_Required task_
Reproduce the first line and every line after it, exactly, through the one containing "return [np.arange(lo, hi". Leave out the rest.

_Source material_
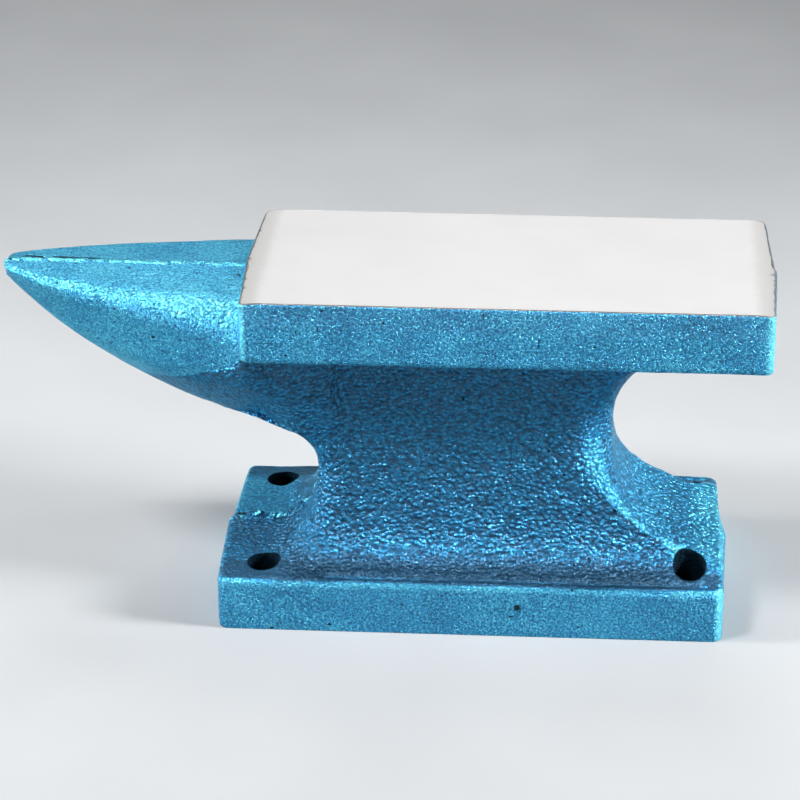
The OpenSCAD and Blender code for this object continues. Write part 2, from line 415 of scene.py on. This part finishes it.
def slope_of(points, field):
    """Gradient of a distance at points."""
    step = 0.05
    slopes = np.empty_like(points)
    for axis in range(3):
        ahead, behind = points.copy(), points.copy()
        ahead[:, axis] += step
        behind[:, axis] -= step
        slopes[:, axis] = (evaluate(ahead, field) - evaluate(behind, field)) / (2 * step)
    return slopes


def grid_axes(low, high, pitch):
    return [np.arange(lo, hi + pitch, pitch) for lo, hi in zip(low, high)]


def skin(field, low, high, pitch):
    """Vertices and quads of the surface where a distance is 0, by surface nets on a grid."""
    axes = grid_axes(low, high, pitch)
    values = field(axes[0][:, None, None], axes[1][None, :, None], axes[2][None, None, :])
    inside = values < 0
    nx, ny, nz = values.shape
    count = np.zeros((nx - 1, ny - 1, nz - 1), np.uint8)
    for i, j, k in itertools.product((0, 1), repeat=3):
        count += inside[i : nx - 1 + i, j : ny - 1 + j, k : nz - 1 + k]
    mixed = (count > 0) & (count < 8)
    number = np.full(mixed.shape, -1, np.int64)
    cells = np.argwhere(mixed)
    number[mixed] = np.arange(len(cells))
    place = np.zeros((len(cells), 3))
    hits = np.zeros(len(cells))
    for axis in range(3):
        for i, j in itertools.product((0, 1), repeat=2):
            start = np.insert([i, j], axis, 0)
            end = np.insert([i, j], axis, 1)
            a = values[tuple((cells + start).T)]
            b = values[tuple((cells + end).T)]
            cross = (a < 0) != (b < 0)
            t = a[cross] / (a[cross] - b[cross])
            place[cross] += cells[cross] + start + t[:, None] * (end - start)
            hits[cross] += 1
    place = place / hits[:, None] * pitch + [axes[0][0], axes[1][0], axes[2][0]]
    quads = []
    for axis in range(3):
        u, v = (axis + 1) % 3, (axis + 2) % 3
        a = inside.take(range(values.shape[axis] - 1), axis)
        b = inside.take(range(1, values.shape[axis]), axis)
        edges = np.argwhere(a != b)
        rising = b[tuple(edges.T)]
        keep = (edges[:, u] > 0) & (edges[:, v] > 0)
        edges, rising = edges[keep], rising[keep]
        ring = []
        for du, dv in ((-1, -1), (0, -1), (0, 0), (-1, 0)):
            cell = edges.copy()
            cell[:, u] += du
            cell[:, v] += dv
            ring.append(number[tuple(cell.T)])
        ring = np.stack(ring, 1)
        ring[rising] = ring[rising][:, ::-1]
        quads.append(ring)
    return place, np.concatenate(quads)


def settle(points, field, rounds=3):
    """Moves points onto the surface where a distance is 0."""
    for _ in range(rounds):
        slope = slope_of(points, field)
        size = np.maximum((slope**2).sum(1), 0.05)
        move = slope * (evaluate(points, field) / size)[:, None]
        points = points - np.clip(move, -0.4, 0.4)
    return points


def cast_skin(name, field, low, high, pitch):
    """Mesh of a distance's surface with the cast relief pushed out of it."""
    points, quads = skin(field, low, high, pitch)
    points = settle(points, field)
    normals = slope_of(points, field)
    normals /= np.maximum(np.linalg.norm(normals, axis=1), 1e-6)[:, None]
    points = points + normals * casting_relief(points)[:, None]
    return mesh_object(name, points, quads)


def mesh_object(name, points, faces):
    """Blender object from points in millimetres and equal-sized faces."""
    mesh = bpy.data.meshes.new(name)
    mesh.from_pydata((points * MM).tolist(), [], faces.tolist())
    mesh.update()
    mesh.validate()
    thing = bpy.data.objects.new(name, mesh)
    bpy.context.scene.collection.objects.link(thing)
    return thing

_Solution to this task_
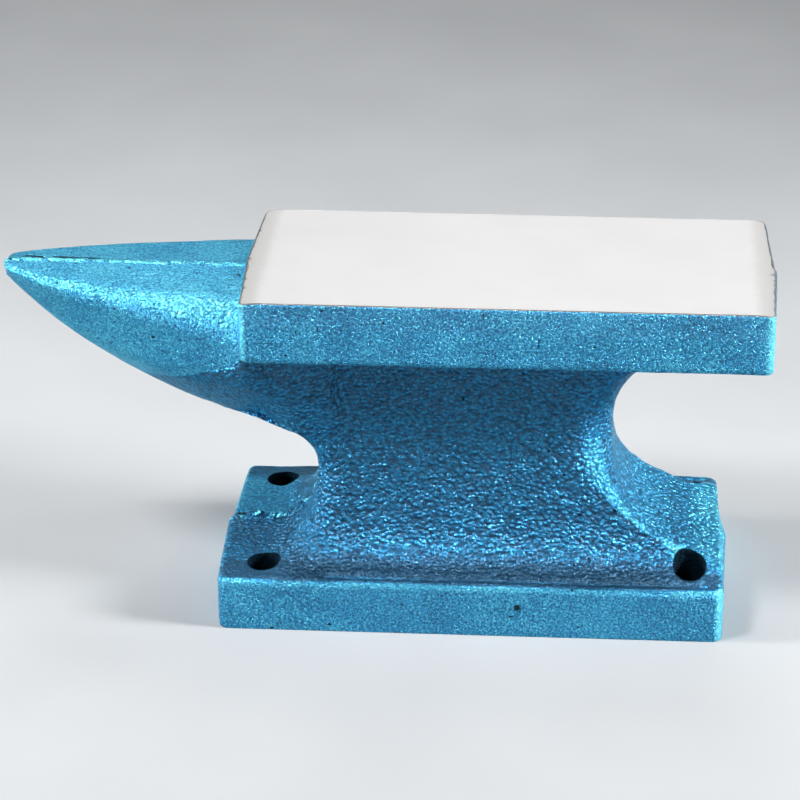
The OpenSCAD and Blender code for this object continues. Write part 2, from line 415 of scene.py on. This part finishes it.
def slope_of(points, field):
    """Gradient of a distance at points."""
    step = 0.05
    slopes = np.empty_like(points)
    for axis in range(3):
        ahead, behind = points.copy(), points.copy()
        ahead[:, axis] += step
        behind[:, axis] -= step
        slopes[:, axis] = (evaluate(ahead, field) - evaluate(behind, field)) / (2 * step)
    return slopes


def grid_axes(low, high, pitch):
    return [np.arange(lo, hi + pitch, pitch) for lo, hi in zip(low, high)]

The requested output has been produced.